每个节点内都会运行Raylet进程，用于支持分布式调度和内存管理。Head node会运行额外的进程（上图蓝色部分）

Worker节点的数目可以基于资源资源的需求自动扩展，这部分可以在Ray Cluster的配置里指定。Head node上的Autoscaler会完成此类工作。

如果是运行在k8s，则ray node是以pod的方式运行。

用户可以提交job到ray集群，也可以以交互式的方式连接到head node，并执行ray.init。

Head node

每个Ray cluster都需要有1个head node，它与worker节点类似，但是会运行额外的进程来管理集群，例如autoscaler和Ray Driver进程（运行Ray jobs）。Ray也可能会将task与actors调度在head node，除非配置更改此行为。

Worker node

Worker节点不运行任何head node的管理进程，仅用于执行用户在Ray task与actors里指定的代码。它们会参与到分布式调度，以及对象的存储与分发。

Autoscaling

Ray autoscaler是运行在head node上的进程（如果是运行在k8s上，则是head pod的一个sidecar container）。
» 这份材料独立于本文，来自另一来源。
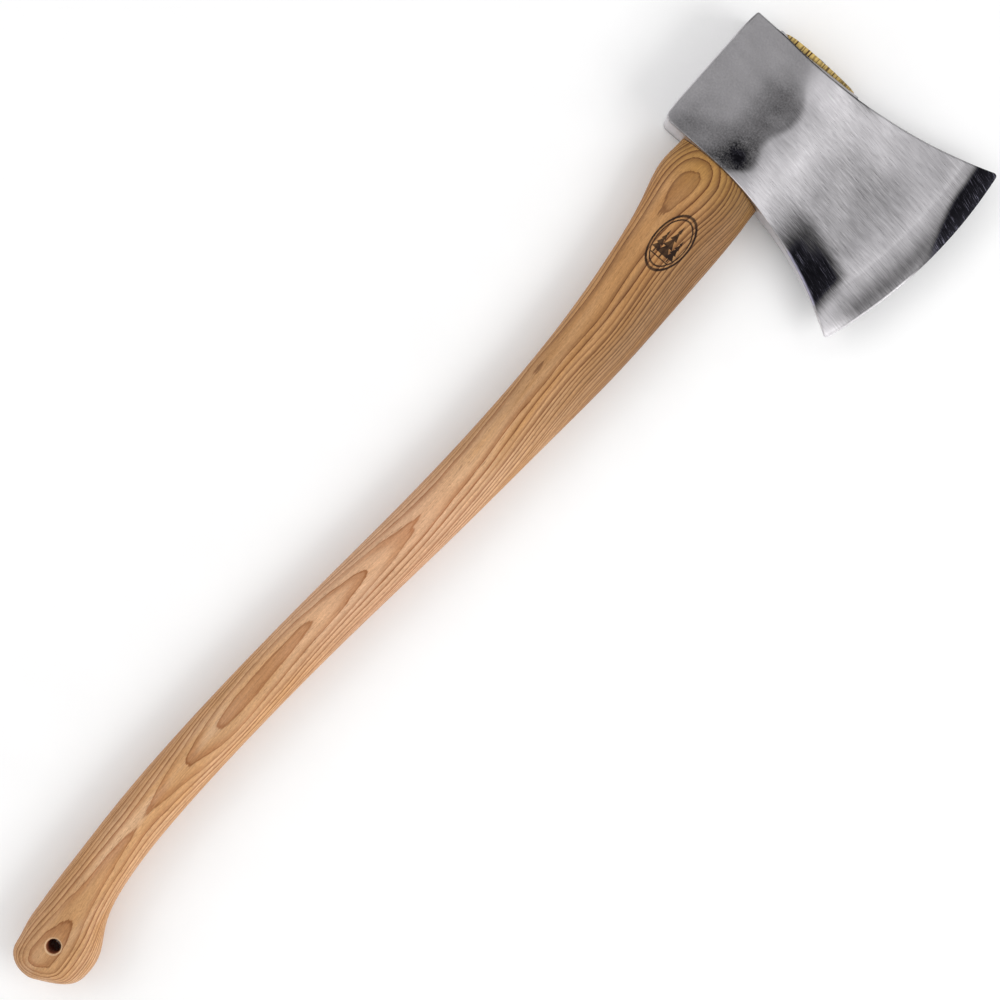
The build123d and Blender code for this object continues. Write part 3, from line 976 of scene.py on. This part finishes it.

如果资源的需求超出了当前集群的capacity，则autoscaler会尝试增加worker节点的数量。如果worker节点处于idle状态，autoscaler会从cluster移除掉worker node。

需要注意的是，autoscaler仅对task和actor资源的需求生效，并不对应用的metric以及物理资源的使用量生效。

Ray Jobs

一个Ray Job是单个application：包含了一组Ray tasks，objects以及actors。执行Python script的worker称为job的driver。

有3种方式在Ray cluster上运行一个job：

（推荐的方式）使用Ray Job API提交job
直接在Ray Cluster上运行driver script，可以在任意节点执行，主要用于interactive开发
使用Ray Client（在一个driver script内）远程连接到cluster

1.2. 资源

Ray提供的一个能力是：让同一套代码可以从laptop扩展到集群，且不需要修改代码。

其中，Ray Resources便是实现此能力的关键。它将物理资源抽象出来，使用resource来代表计算资源，同时底层系统基于resource的请求实现调度与autoscaling。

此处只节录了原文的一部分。